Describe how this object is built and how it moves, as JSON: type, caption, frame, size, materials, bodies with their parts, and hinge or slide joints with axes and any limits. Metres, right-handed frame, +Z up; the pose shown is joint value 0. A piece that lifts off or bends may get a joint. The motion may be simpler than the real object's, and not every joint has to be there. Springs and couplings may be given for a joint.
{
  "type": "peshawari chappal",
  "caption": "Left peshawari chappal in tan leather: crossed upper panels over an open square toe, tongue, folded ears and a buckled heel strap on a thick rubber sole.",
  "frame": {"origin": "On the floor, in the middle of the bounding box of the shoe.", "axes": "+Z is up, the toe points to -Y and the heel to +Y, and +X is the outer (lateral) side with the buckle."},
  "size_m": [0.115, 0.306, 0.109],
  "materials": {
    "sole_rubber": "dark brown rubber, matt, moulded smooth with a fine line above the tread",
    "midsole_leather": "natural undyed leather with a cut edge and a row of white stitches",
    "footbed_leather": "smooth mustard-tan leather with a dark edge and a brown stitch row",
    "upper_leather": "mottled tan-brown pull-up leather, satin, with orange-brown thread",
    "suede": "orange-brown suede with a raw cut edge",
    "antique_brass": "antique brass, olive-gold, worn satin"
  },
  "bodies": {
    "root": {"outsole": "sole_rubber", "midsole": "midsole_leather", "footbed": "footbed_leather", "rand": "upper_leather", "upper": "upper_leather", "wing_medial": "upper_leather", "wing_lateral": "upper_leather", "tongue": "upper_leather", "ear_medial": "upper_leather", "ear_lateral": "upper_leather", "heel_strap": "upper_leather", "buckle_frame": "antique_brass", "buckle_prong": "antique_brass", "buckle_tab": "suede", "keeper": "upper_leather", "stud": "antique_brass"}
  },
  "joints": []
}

::::::::::

» What the task asks
Your task is to transcribe the listing above in full, exactly as given.

» Exercise response
Describe how this object is built and how it moves, as JSON: type, caption, frame, size, materials, bodies with their parts, and hinge or slide joints with axes and any limits. Metres, right-handed frame, +Z up; the pose shown is joint value 0. A piece that lifts off or bends may get a joint. The motion may be simpler than the real object's, and not every joint has to be there. Springs and couplings may be given for a joint.
{
  "type": "peshawari chappal",
  "caption": "Left peshawari chappal in tan leather: crossed upper panels over an open square toe, tongue, folded ears and a buckled heel strap on a thick rubber sole.",
  "frame": {"origin": "On the floor, in the middle of the bounding box of the shoe.", "axes": "+Z is up, the toe points to -Y and the heel to +Y, and +X is the outer (lateral) side with the buckle."},
  "size_m": [0.115, 0.306, 0.109],
  "materials": {
    "sole_rubber": "dark brown rubber, matt, moulded smooth with a fine line above the tread",
    "midsole_leather": "natural undyed leather with a cut edge and a row of white stitches",
    "footbed_leather": "smooth mustard-tan leather with a dark edge and a brown stitch row",
    "upper_leather": "mottled tan-brown pull-up leather, satin, with orange-brown thread",
    "suede": "orange-brown suede with a raw cut edge",
    "antique_brass": "antique brass, olive-gold, worn satin"
  },
  "bodies": {
    "root": {"outsole": "sole_rubber", "midsole": "midsole_leather", "footbed": "footbed_leather", "rand": "upper_leather", "upper": "upper_leather", "wing_medial": "upper_leather", "wing_lateral": "upper_leather", "tongue": "upper_leather", "ear_medial": "upper_leather", "ear_lateral": "upper_leather", "heel_strap": "upper_leather", "buckle_frame": "antique_brass", "buckle_prong": "antique_brass", "buckle_tab": "suede", "keeper": "upper_leather", "stud": "antique_brass"}
  },
  "joints": []
}